大教理が上げている証拠聖句を読んでおきます。ローマ15:13「どうか、希望の神が、信仰による全ての喜びと平安であなた方を満たし、聖霊によって希望に溢れさせて下さいますように。」
最後、第四に「このような罪の赦しの確信は、私たちが心から他人に対してその罪過を赦しているという証しを自らの内に持つ時、一層大胆に願い求め、一層励まされて期待することができるのです」と教えて終ります。

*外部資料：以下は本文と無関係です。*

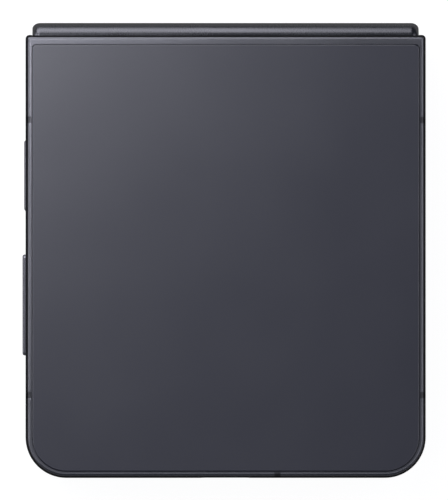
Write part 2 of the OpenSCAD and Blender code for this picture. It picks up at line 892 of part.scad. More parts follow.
module pin_rods() {
    for (i = [0 : 3])
        spine_x(module_x0 + x_gear1 - 0.6, 3 * gear_w + 1.2) at_gear(i) circle(r = pin_r);
}

module gear_pins() {
    color("#b4b4b8") both_sides() pin_rods();
}

module pinion(i, x, w, phase) {
    both_sides() spine_x(module_x0 + x + 0.1, w - 0.2) at_gear(i) difference() {
        union() {
            circle(r = pinion_r - 1.1 * gear_m);
            for (k = [0 : pinion_teeth - 1])
                tooth(pinion_r, phase + k * pinion_pitch);
        }
        circle(r = pin_r + pin_gap);
    }
}

module base_sync_gears() {
    color("#c0a060") pinion(0, x_gear1, 2 * gear_w, sync_phase);
}

module base_idler_gears() {
    color("#c0a060") pinion(1, x_gear2, gear_w, idler_phase);
}

module lid_idler_gears() {
    color("#c0a060") pinion(2, x_gear2, gear_w, sync_phase);
}

module lid_sync_gears() {
    color("#c0a060") pinion(3, x_gear2, 2 * gear_w, idler_phase);
}

module hinge_flex_cable() {
    color("#b07830") spine_x(-5, 10)
        span(cover_out - cover_wall - 0.2, cover_out - cover_wall - 0.05, -axis_d - 1.5, axis_d + 1.5);
}

// the bend of the inner display, between the flat panels of the two halves
module display_fold() {
    color("#15151a") spine_x(-x_wall + panel_in, 2 * (x_wall - panel_in))
        translate([u_axis - axis_d, 0]) intersection() {
            difference() {
                circle(r = fold_r + panel_t);
                circle(r = fold_r);
            }
            span(0, 3, -3, 3);
        }
}

base_frame();
base_antenna_bands();
base_midplate();
cover_glass();
cover_display_panel();
lens_rings();
lens_glasses();
rear_cameras();
flash_led();
front_camera();
main_board();
shield_cans();
base_battery();
earpiece_speaker();
vibration_motor();
sim_reader();
sim_tray();
key_switches();
power_key();
volume_key();
base_display_panel();
base_bezel();
base_bumpers();
base_hinge_arms();
base_support_plate();
base_screws();
base_flex_cable();
lid_frame();
lid_antenna_bands();
lid_midplate();
rear_glass();
charging_coil();
ferrite_sheet();
lid_battery();
sub_board();
usb_port();
loudspeaker();
microphone();
lid_display_panel();
lid_bezel();
lid_hinge_arms();
lid_support_plate();
lid_screws();
lid_flex_cable();
hinge_cover();
hinge_end_caps();
hinge_brackets();
gear_pins();
hinge_flex_cable();
display_fold();
base_sync_gears();
base_idler_gears();
lid_idler_gears();
lid_sync_gears();
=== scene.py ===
import json
import math

import bmesh
import bpy
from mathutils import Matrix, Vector


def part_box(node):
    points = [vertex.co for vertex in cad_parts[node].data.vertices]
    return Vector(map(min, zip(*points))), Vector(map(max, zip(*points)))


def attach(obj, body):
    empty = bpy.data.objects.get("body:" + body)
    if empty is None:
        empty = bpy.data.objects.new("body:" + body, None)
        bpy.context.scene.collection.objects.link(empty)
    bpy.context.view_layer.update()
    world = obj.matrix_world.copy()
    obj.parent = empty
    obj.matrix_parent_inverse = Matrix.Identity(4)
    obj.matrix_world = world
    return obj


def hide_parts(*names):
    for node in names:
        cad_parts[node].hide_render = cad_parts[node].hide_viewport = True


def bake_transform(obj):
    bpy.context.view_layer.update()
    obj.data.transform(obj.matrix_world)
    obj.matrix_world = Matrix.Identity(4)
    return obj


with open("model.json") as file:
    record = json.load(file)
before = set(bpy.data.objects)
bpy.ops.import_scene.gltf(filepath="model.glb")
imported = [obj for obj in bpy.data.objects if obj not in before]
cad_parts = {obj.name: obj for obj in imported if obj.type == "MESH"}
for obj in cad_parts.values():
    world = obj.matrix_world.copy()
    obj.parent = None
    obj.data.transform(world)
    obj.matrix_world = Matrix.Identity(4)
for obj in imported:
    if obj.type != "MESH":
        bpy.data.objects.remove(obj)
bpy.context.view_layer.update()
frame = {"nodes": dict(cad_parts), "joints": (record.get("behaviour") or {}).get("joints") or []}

MM = 0.001
X, Y, Z = 0, 1, 2

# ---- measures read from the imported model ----


def low(node, axis):
    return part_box(node)[0][axis]


def high(node, axis):
    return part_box(node)[1][axis]


def middle(node, axis):
    return (low(node, axis) + high(node, axis)) / 2


def extent(node, axis):
    return high(node, axis) - low(node, axis)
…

これは既に学んだことですが、救い主イエス・キリストを通しての神の無償の愛と憐みにより自分が赦されているという認識とその感謝から、私たちが他の人の罪を実際に赦す時、それが出来た喜び、感謝、幸せを覚えないではおられません。すると、私たちは信仰をすごく励まされ、自分のもっと大きな罪の赦しについても一層大胆に神に願い求め、期待することが出来るということです。ウェストミンスター大教理問答を作った先人たちも、赦しに伴う嬉しい励ましを体験していたので、きっとこのように言うことが出来たのでしょうね。
私たちも彼ら同様、こういう励ましを一層味わうことを、是非許されたいと思います。